Имя Геннадия Васильевича Никитченко у нас пока известно мало. Но именно он в июне 2002 года вернул России Абхазию, добровольно вошедшую в Россию в 1810 году и насильственно отторгнутую от нее в 90-е годы прошлого столетия.
Но прежде чем рассказать полную интриг и козней эпопею, как Никитченко нам возвращал Абхазию, надо поведать, кто он и откуда — и как смог осилить непосильный для российских дипломатов подвиг.
Родился он в Донецкой области, после армии окончил институт, стал инженером, женился, родил двоих сыновей и дочь. Но грянуло несчастье — умер старший сын. Жена захворала с горя так, что показалось лучшим уехать с родных, связанных с утратой мест. И Никитченко нашел такой обетованный край, где жизнь и климат помогли ей одолеть недуг — Абхазию.
Там он быстро пошел в гору по сельхозстроительству, создал свой мехотряд по монтажу птичников, складов, котельных.
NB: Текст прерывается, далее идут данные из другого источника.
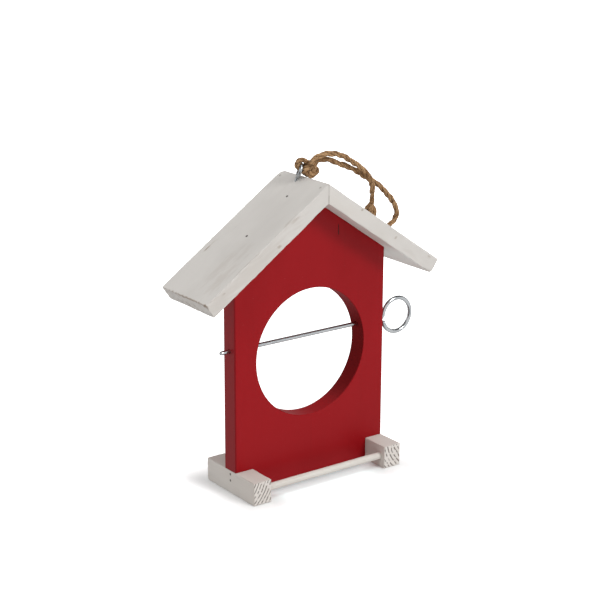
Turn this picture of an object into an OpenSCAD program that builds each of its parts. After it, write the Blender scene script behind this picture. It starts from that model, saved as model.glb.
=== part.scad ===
// Fruit bird feeder: a house-shaped board with a round hole for an apple,
// a wire skewer that slides through it, a pitched roof, two feet with
// perches between them, and a rope loop on a screw eye.
// Millimetres. Origin at the middle of the footprint on the ground,
// X to the right, Y to the back, Z up. The front faces -Y.

/* [House board] */
// Width of the board
board_w = 150; // [136:1:180]
// Thickness of the board
board_t = 16; // [14:0.5:22]
// Height of the straight sides, from the ground to the roof
side_h = 185; // [175:1:230]
// Width of the eased edge down each side
board_ease = 0.8; // [0.3:0.1:1.5]

/* [Fruit hole] */
// Diameter of the hole that holds the apple
hole_d = 108; // [80:1:112]
// Height of the middle of the hole
hole_z = 108.5; // [100:0.5:115]
// Width of the eased edge round the hole
hole_ease = 0.5; // [0.2:0.1:1]

/* [Roof] */
// Slope of each roof board, in degrees
pitch = 34.5; // [30:0.5:40]
// Length of a roof board from the ridge to the eave
roof_len = 140; // [125:1:160]
// Thickness of a roof board
roof_t = 13.2; // [10:0.2:16]
// Depth of the roof from front to back
roof_depth = 64; // [56:1:80]
// Distance that the roof sits behind the middle of the board
roof_shift = 2; // [0:0.5:4]
// Width of the eased long edges of a roof board
roof_ease = 0.9; // [0.3:0.1:2]

/* [Feet] */
// Width of a foot block
foot_w = 17; // [14:0.5:22]
// Height of a foot block
foot_h = 19.5; // [16:0.5:24]
// Length of a foot block from front to back
foot_len = 68; // [56:1:90]
// Width of the eased long edges of a foot block
foot_ease = 1.2; // [0.4:0.1:2]

/* [Perches] */
// Diameter of a perch dowel
perch_d = 6; // [5:0.5:8]
// Distance from the end of a foot block to the middle of a perch
perch_inset = 7; // [6:0.5:10]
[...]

В селе Меркула Очамчирского района зажил в прекрасном, как вся довоенная Абхазия, двухэтажном особняке. Доход имел с лихвой; сын поступил в Сухумский университет, дочь в школе занималась музыкой, писала вдохновенные стихи.
Короче, жизнь за твердость в испытаниях воздавала сторицей дружной семье. Но всю эту сочную и сладкую, как гроздь душистой «изабеллы», жизнь смела грузино-абхазская война 1992–93 годов:
«Однажды в августе 92-го еду домой, перед селом стоят восемь грузинских танков — и наводят пушки на него. Я кинулся к грузинам: «Что вы делаете? Там русские, армяне!» — «А, ничего, вас побомбим, абхазы накладут в штаны. А ты лучше беги сейчас отсюда, где-то отсидись с семьей, потом вернешься».»
Но абхазы в штаны не наклали — несмотря на клич грузинского командующего Каркарашвили разменять сто тысяч абхазов, то есть все абхазское население Абхазии, на сто тысяч грузин — пустяк для 5-миллионной Грузии. Не захотел стать беженцем в своей стране и гордый инженер Никитченко:
«После обстрела я бросился через село, где стоны, кровь, к своему дому. В нем дыра от снаряда, но все целы, дочь слегка ранило осколком. Посадил семью за стол: «Давайте решать вместе, как быть дальше»».